— START The records —
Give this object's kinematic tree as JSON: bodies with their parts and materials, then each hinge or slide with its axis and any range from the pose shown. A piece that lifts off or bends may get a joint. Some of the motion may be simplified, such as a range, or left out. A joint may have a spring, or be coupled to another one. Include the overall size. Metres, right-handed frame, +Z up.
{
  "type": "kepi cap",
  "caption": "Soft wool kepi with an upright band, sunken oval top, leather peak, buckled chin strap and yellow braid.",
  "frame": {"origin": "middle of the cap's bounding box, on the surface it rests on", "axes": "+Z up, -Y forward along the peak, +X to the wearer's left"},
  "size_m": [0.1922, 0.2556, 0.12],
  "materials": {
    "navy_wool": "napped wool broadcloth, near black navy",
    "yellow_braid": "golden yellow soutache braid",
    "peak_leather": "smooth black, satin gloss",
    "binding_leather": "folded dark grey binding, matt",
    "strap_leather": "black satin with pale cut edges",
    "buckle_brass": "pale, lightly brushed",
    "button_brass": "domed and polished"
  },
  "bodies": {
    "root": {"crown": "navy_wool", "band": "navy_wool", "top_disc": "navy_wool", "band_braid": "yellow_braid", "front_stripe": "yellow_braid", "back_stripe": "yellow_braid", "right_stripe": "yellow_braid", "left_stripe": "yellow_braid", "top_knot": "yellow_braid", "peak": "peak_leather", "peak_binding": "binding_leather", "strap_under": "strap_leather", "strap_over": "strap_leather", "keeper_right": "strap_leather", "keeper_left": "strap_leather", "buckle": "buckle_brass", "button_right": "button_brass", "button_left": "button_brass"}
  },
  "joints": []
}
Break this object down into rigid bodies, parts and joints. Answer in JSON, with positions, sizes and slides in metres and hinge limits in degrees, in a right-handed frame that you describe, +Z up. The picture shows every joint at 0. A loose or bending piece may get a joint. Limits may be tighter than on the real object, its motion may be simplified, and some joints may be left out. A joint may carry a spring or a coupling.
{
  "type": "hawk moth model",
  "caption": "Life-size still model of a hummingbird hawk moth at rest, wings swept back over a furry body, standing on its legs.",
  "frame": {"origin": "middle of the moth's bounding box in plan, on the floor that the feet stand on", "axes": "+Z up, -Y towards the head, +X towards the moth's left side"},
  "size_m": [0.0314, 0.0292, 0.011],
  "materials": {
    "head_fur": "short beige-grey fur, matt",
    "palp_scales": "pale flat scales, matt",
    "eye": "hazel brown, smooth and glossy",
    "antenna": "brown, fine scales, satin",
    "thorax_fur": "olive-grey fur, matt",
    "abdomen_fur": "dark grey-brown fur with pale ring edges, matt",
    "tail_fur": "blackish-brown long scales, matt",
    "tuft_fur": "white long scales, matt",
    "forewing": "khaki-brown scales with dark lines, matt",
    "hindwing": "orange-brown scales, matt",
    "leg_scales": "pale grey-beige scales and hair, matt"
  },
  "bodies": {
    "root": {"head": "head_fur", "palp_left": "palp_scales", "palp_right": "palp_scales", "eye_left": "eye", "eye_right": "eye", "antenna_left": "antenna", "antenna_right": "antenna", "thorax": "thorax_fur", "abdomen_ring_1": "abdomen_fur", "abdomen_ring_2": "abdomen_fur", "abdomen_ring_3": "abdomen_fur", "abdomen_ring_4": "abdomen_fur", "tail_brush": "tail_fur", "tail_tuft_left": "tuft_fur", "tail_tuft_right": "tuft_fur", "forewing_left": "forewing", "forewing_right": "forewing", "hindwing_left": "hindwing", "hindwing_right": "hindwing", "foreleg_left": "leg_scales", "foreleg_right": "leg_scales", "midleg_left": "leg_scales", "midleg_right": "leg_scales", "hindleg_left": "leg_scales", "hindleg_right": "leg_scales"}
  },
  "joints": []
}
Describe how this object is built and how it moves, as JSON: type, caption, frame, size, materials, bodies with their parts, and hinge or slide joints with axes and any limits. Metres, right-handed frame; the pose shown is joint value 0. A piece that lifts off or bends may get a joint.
— END The records —
Transcribe the material above word for word.

### Complete output
Give this object's kinematic tree as JSON: bodies with their parts and materials, then each hinge or slide with its axis and any range from the pose shown. A piece that lifts off or bends may get a joint. Some of the motion may be simplified, such as a range, or left out. A joint may have a spring, or be coupled to another one. Include the overall size. Metres, right-handed frame, +Z up.
{
  "type": "kepi cap",
  "caption": "Soft wool kepi with an upright band, sunken oval top, leather peak, buckled chin strap and yellow braid.",
  "frame": {"origin": "middle of the cap's bounding box, on the surface it rests on", "axes": "+Z up, -Y forward along the peak, +X to the wearer's left"},
  "size_m": [0.1922, 0.2556, 0.12],
  "materials": {
    "navy_wool": "napped wool broadcloth, near black navy",
    "yellow_braid": "golden yellow soutache braid",
    "peak_leather": "smooth black, satin gloss",
    "binding_leather": "folded dark grey binding, matt",
    "strap_leather": "black satin with pale cut edges",
    "buckle_brass": "pale, lightly brushed",
    "button_brass": "domed and polished"
  },
  "bodies": {
    "root": {"crown": "navy_wool", "band": "navy_wool", "top_disc": "navy_wool", "band_braid": "yellow_braid", "front_stripe": "yellow_braid", "back_stripe": "yellow_braid", "right_stripe": "yellow_braid", "left_stripe": "yellow_braid", "top_knot": "yellow_braid", "peak": "peak_leather", "peak_binding": "binding_leather", "strap_under": "strap_leather", "strap_over": "strap_leather", "keeper_right": "strap_leather", "keeper_left": "strap_leather", "buckle": "buckle_brass", "button_right": "button_brass", "button_left": "button_brass"}
  },
  "joints": []
}
Break this object down into rigid bodies, parts and joints. Answer in JSON, with positions, sizes and slides in metres and hinge limits in degrees, in a right-handed frame that you describe, +Z up. The picture shows every joint at 0. A loose or bending piece may get a joint. Limits may be tighter than on the real object, its motion may be simplified, and some joints may be left out. A joint may carry a spring or a coupling.
{
  "type": "hawk moth model",
  "caption": "Life-size still model of a hummingbird hawk moth at rest, wings swept back over a furry body, standing on its legs.",
  "frame": {"origin": "middle of the moth's bounding box in plan, on the floor that the feet stand on", "axes": "+Z up, -Y towards the head, +X towards the moth's left side"},
  "size_m": [0.0314, 0.0292, 0.011],
  "materials": {
    "head_fur": "short beige-grey fur, matt",
    "palp_scales": "pale flat scales, matt",
    "eye": "hazel brown, smooth and glossy",
    "antenna": "brown, fine scales, satin",
    "thorax_fur": "olive-grey fur, matt",
    "abdomen_fur": "dark grey-brown fur with pale ring edges, matt",
    "tail_fur": "blackish-brown long scales, matt",
    "tuft_fur": "white long scales, matt",
    "forewing": "khaki-brown scales with dark lines, matt",
    "hindwing": "orange-brown scales, matt",
    "leg_scales": "pale grey-beige scales and hair, matt"
  },
  "bodies": {
    "root": {"head": "head_fur", "palp_left": "palp_scales", "palp_right": "palp_scales", "eye_left": "eye", "eye_right": "eye", "antenna_left": "antenna", "antenna_right": "antenna", "thorax": "thorax_fur", "abdomen_ring_1": "abdomen_fur", "abdomen_ring_2": "abdomen_fur", "abdomen_ring_3": "abdomen_fur", "abdomen_ring_4": "abdomen_fur", "tail_brush": "tail_fur", "tail_tuft_left": "tuft_fur", "tail_tuft_right": "tuft_fur", "forewing_left": "forewing", "forewing_right": "forewing", "hindwing_left": "hindwing", "hindwing_right": "hindwing", "foreleg_left": "leg_scales", "foreleg_right": "leg_scales", "midleg_left": "leg_scales", "midleg_right": "leg_scales", "hindleg_left": "leg_scales", "hindleg_right": "leg_scales"}
  },
  "joints": []
}
Describe how this object is built and how it moves, as JSON: type, caption, frame, size, materials, bodies with their parts, and hinge or slide joints with axes and any limits. Metres, right-handed frame; the pose shown is joint value 0. A piece that lifts off or bends may get a joint.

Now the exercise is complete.